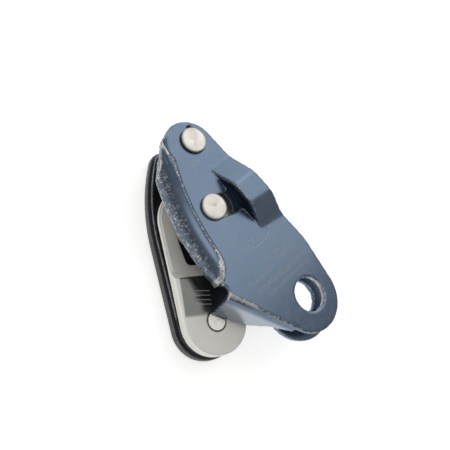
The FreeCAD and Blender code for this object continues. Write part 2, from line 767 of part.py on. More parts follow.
def make_handle_rivets():
    """Rivets that hold the grip to the arm, one node of separate solids."""
    rivets = []
    for number, (x, y) in enumerate(RIVET_PLACES, start=1):
        at = (str(x), str(y))
        shank = rod(f"rivet_shank_{number}", "dims.rivet_radius", "dims.grip_under + 0.6",
                    "dims.arm_top", at)
        head = rod(f"rivet_head_{number}", "dims.rivet_head_radius", "dims.grip_under",
                   "dims.grip_under + 0.6", at)
        rivets.append(fuse(f"rivet_{number}", [shank, head]))
    group = doc.addObject("Part::Compound", "rivet_group")
    group.Links = rivets
    node(group, "handle_rivets")


def make_handle_pin():
    """Pin through the nose: flush on the nose's face, with a head behind the handle."""
    seat = "dims.arm_under - dims.pin_end_play"
    shank = rod("nose_pin_shank", "dims.pin_radius", seat, "dims.nose_top", NOSE)
    shank = eased("Part::Chamfer", "nose_pin_edge", shank, 0.3, at_height(size("nose_top")))
    head = rod("nose_pin_head", "dims.pin_head_radius", f"{seat} - dims.pin_head_height", seat,
               NOSE)
    node(fuse("nose_pin_body", [shank, head]), "handle_pivot_pin")


HELIX_SEGMENT = 0.5


def make_spring(name, radius, pitch, height, wire_radius, low, at):
    """Coiled wire of a torsion spring."""
    path = doc.addObject("Part::Helix", name + "_path")
    for prop, formula in (("Radius", radius), ("Pitch", pitch), ("Height", height)):
        bind(path, prop, formula)
    path.SegmentLength = HELIX_SEGMENT
    place(path, at[0], at[1], low)
    wire = doc.addObject("Part::Circle", name + "_wire")
    bind(wire, "Radius", wire_radius)
    wire.Placement = Placement(Vector(0, 0, 0), Rotation(Vector(1, 0, 0), 90))
    place(wire, f"{at[0]} + {radius}", at[1], low)
    coil = doc.addObject("Part::Sweep", name + "_coil")
    coil.Sections = [wire]
    coil.Spine = (path, [])
    coil.Solid = True
    coil.Frenet = True
    node(coil, name)


# --- the assembly ---------------------------------------------------------------------------

BLOCK_TOE_PLACE = (2.6, 69.2)
BLOCK_TOE = tuple(str(number) for number in BLOCK_TOE_PLACE)
STOP_PIN = ("-7.0", "28.8")
PLATE_PLAN = belt([
    (-1.3, 0, 15.8), (-13.8, 19, 30), (-3.6, 80.6, 12), (-14.4, 87.9, 0.8),
    (size("lip_centre_x"), size("lip_centre_y"), size("lip_sweep_radius")),
    (-36.1, 39.0, -12.6), (-31.4, 27.0, 0.2), (-32.6, 24.5, -2.2), (-31.4, 21.9, 0.3),
])

make_fixed_side_plate()
make_rope_guide()
make_axle("pivot_axle", PIVOT)
make_axle("cam_axle", CAM)
make_friction_block()
make_ring("pivot_washer", "dims.washer_radius", "dims.axle_radius", "dims.block_top",
          "dims.washer_top", PIVOT)
node(rod("stop_pin", "dims.stop_pin_radius", "dims.well_under", "dims.stop_pin_top", STOP_PIN),
     "cam_stop_pin")
make_moving_side_plate()
make_ring("plate_pivot_bush", "dims.plate_bush_radius", "dims.bush_bore", "dims.plate_under",
          "dims.plate_top", PIVOT)
make_cam()
make_ring("cam_bush", "dims.cam_bush_radius", "dims.bush_bore", "dims.cam_under",
          "dims.hub_top", CAM)
make_spring("cam_spring", "dims.cam_spring_radius", "dims.cam_spring_pitch",
            "dims.cam_spring_height", "dims.cam_wire_radius", "dims.cam_under + 0.9", CAM)
make_handle_pin()
make_handle()
make_ring("handle_bush", "dims.handle_bush_radius", "dims.handle_bush_bore", "dims.arm_under",
          "dims.boss_top", NOSE)
make_ring("handle_washer", "dims.boss_radius - 2", "dims.pin_radius", "dims.boss_top + 0.05",
          "dims.cam_under", NOSE)
make_spring("handle_spring", "dims.handle_spring_radius", "dims.handle_spring_pitch",
            "dims.handle_spring_height", "dims.handle_wire_radius",
            "dims.grip_under + dims.handle_wall + 0.45", NOSE)
make_handle_rivets()

doc.recompute()
faults = [thing.Name for thing in doc.Objects if {"Invalid", "Error"} & set(thing.State)]
faults += [piece.Label for piece in NODES if piece.Shape.isNull() or not piece.Shape.isValid()]
if faults:
    raise RuntimeError("these objects failed: " + ", ".join(faults))

for piece in NODES:
    piece.Shape.exportStep(os.path.join(PART_FOLDER, piece.Label + ".step"))
    box = piece.Shape.optimalBoundingBox(True, False)
    print(f"{piece.Label:22s} solids {len(piece.Shape.Solids)} volume {piece.Shape.Volume:9.1f} "
          f"x {box.XMin:6.1f} {box.XMax:6.1f} y {box.YMin:6.1f} {box.YMax:6.1f} "
          f"z {box.ZMin:6.1f} {box.ZMax:6.1f}")
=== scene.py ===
"""Looks of the belay device: pressed and anodised side plates, a cast cam and a folding handle.

Lengths inside the helpers are in millimetres unless a name says otherwise; the frame is in metres.
"""
import json
import math

import bpy
import numpy as np
from mathutils import Matrix, Vector


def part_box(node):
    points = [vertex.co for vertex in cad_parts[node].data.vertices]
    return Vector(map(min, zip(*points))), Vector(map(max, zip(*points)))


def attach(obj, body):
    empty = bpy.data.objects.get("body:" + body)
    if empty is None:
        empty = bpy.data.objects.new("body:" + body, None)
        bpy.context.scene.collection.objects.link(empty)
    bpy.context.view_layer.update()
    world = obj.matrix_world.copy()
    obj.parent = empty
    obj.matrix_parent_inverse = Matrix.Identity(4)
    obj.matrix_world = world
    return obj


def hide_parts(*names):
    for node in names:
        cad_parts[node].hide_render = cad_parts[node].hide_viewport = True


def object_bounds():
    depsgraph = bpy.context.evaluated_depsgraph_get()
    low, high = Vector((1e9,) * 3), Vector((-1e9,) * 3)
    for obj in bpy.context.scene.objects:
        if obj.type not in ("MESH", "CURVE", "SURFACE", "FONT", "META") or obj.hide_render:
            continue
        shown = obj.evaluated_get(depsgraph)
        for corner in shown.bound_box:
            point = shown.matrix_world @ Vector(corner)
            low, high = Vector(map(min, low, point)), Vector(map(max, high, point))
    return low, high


MM = 0.001
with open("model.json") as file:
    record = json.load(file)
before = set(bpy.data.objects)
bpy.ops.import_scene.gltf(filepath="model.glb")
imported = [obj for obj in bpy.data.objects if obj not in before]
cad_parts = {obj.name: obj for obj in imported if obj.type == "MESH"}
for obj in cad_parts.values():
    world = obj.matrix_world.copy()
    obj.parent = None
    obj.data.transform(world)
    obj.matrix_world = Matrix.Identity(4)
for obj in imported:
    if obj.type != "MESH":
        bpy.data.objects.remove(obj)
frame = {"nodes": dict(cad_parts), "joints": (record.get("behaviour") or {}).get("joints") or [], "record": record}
cad_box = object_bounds()
nodes = frame["nodes"]
joints = {joint["name"]: joint for joint in frame["joints"]}
body_of = {name: body for body, members in frame["record"]["behaviour"]["bodies"].items()
           for name in members}
slots = {part["node"]: part["material_slot"] for part in frame["record"]["subparts"]}

pivot = Vector(joints["plate_swing"]["pos_m"]) / MM
cam_axis = Vector(joints["cam_pivot"]["pos_m"]) / MM
nose = Vector(joints["handle_fold"]["pos_m"]) / MM
PLATE_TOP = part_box("plate_pivot_bush")[1].z / MM
NOSE_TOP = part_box("handle_pivot_pin")[1].z / MM

# The rolled lip's long crease: an arc in plan, and the round hollow that ends it.
LIP_CENTRE = (80.5, 35.2)
LIP_SWEEP = 104.0
LIP_ROLL = 8.0
LIP_END_CENTRE = (-36.1, 39.0)
LIP_END_HOLLOW = 12.6
LIP_TIP_START = 79.3
LIP_TIP_SLOPE = 0.6

LIP_RIDGE = 0.5

# The lower flange's fold, and the cam's length from its nose towards its axle.
# The fold line also places the painted highlight and the painted sheen on the lower flange.
FOLD_START = (-31.0, 22.4)
FOLD_RUN = (0.521, -0.854)
FOLD_LENGTH = 34.0
CAM_RUN = (0.517, 0.856)
# Ends of the nose face's ground band, which is painted dark as the plates' reflection.
NOSE_POLISH_AND_SHADE_END = 19.5
NOSE_POLISH_AND_SHADE_HALF_WIDTH = 13.5

# Rivet heads of both axles, and the fine marks on the flat faces.
AXLE_RADIUS = 4.5
HEAD_RADIUS = 5.7
HEAD_FOOT = 5.15
MARK_LIFT = 0.03
TICK_PITCH, TICK_LEAN = 1.1, 0.45

# Rounding passes over the even meshes, and sides of the turned pieces.
EASE_PASSES = 3
TURNED_SIDES = 128


# --- shader helpers -------------------------------------------------------------------------

class Shader:
    """A material with short calls for its nodes."""

    def __init__(self, name):
        self.material = bpy.data.materials.new(name)
        self.material.use_nodes = True
        self.tree = self.material.node_tree
        self.bsdf = self.tree.nodes["Principled BSDF"]
        self.normal = None

    def node(self, kind, **settings):
        made = self.tree.nodes.new(kind)
        for key, value in settings.items():
            setattr(made, key, value)
        return made

    def link(self, out, into):
        self.tree.links.new(out, into)

    def feed(self, socket, value):
        if isinstance(value, bpy.types.NodeSocket):
            self.link(value, socket)
        elif value is not None:
            socket.default_value = value

    def set(self, **values):
        for key, value in values.items():
            self.feed(self.bsdf.inputs[key.replace("_", " ")], value)
        return self

    def place(self, scale=(1, 1, 1), rotation=(0, 0, 0)):
        """Position in the object, in millimetres, scaled and turned."""
        coords = self.node("ShaderNodeTexCoord")
        mapping = self.node("ShaderNodeMapping")
        mapping.inputs["Rotation"].default_value = rotation
        mapping.inputs["Scale"].default_value = [factor / MM for factor in scale]
        self.link(coords.outputs["Object"], mapping.inputs["Vector"])
        return mapping.outputs["Vector"]

    def noise(self, where, scale, detail=3.0, roughness=0.5):
        made = self.node("ShaderNodeTexNoise")
        self.link(where, made.inputs["Vector"])
        for key, number in (("Scale", scale), ("Detail", detail), ("Roughness", roughness)):
            made.inputs[key].default_value = number
        return made.outputs["Fac"]

    def ramp(self, value, low, high, out_low=0.0, out_high=1.0):
        """The value's share between low and high, clamped and spread over the outputs' range."""
        made = self.node("ShaderNodeMapRange", clamp=True)
        self.link(value, made.inputs["Value"])
        for key, number in (("From Min", low), ("From Max", high), ("To Min", out_low),
                            ("To Max", out_high)):
            made.inputs[key].default_value = number
        return made.outputs["Result"]

    def math(self, operation, first, second=None):
        made = self.node("ShaderNodeMath", operation=operation)
        self.feed(made.inputs[0], first)
        self.feed(made.inputs[1], second)
        return made.outputs[0]

    def mix(self, factor, first, second, kind="RGBA"):
        made = self.node("ShaderNodeMix", data_type=kind)
        sockets = [socket for socket in made.inputs if socket.enabled]
        for socket, value in zip(sockets, (factor, first, second)):
            self.feed(socket, value)
        return next(socket for socket in made.outputs if socket.enabled)

    def mix_number(self, factor, first, second):
        return self.mix(factor, first, second, "FLOAT")

    def around_zero(self, noise, reach):
        """A noise moved to lie around zero, reaching that far both ways in all."""
        return self.math("MULTIPLY", self.math("SUBTRACT", noise, 0.5), reach)

    def attribute(self, name):
        return self.node("ShaderNodeAttribute", attribute_name=name).outputs["Fac"]

    def bump(self, height, strength, distance):
        """Add a fine relief of that depth in millimetres over any relief added before."""
        made = self.node("ShaderNodeBump")
        made.inputs["Strength"].default_value = strength
        made.inputs["Distance"].default_value = distance * MM
        self.link(height, made.inputs["Height"])
        if self.normal is not None:
            self.link(self.normal, made.inputs["Normal"])
        self.normal = made.outputs["Normal"]
        self.link(self.normal, self.bsdf.inputs["Normal"])
        return self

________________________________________

> [Problem description] Return exactly the lines from the line that has "doc.recompute()" to the line that has "shown = obj.evaluated_get(depsgraph)", both of them included.

> [Worked solution]
doc.recompute()
faults = [thing.Name for thing in doc.Objects if {"Invalid", "Error"} & set(thing.State)]
faults += [piece.Label for piece in NODES if piece.Shape.isNull() or not piece.Shape.isValid()]
if faults:
    raise RuntimeError("these objects failed: " + ", ".join(faults))

for piece in NODES:
    piece.Shape.exportStep(os.path.join(PART_FOLDER, piece.Label + ".step"))
    box = piece.Shape.optimalBoundingBox(True, False)
    print(f"{piece.Label:22s} solids {len(piece.Shape.Solids)} volume {piece.Shape.Volume:9.1f} "
          f"x {box.XMin:6.1f} {box.XMax:6.1f} y {box.YMin:6.1f} {box.YMax:6.1f} "
          f"z {box.ZMin:6.1f} {box.ZMax:6.1f}")
=== scene.py ===
"""Looks of the belay device: pressed and anodised side plates, a cast cam and a folding handle.

Lengths inside the helpers are in millimetres unless a name says otherwise; the frame is in metres.
"""
import json
import math

import bpy
import numpy as np
from mathutils import Matrix, Vector


def part_box(node):
    points = [vertex.co for vertex in cad_parts[node].data.vertices]
    return Vector(map(min, zip(*points))), Vector(map(max, zip(*points)))


def attach(obj, body):
    empty = bpy.data.objects.get("body:" + body)
    if empty is None:
        empty = bpy.data.objects.new("body:" + body, None)
        bpy.context.scene.collection.objects.link(empty)
    bpy.context.view_layer.update()
    world = obj.matrix_world.copy()
    obj.parent = empty
    obj.matrix_parent_inverse = Matrix.Identity(4)
    obj.matrix_world = world
    return obj


def hide_parts(*names):
    for node in names:
        cad_parts[node].hide_render = cad_parts[node].hide_viewport = True


def object_bounds():
    depsgraph = bpy.context.evaluated_depsgraph_get()
    low, high = Vector((1e9,) * 3), Vector((-1e9,) * 3)
    for obj in bpy.context.scene.objects:
        if obj.type not in ("MESH", "CURVE", "SURFACE", "FONT", "META") or obj.hide_render:
            continue
        shown = obj.evaluated_get(depsgraph)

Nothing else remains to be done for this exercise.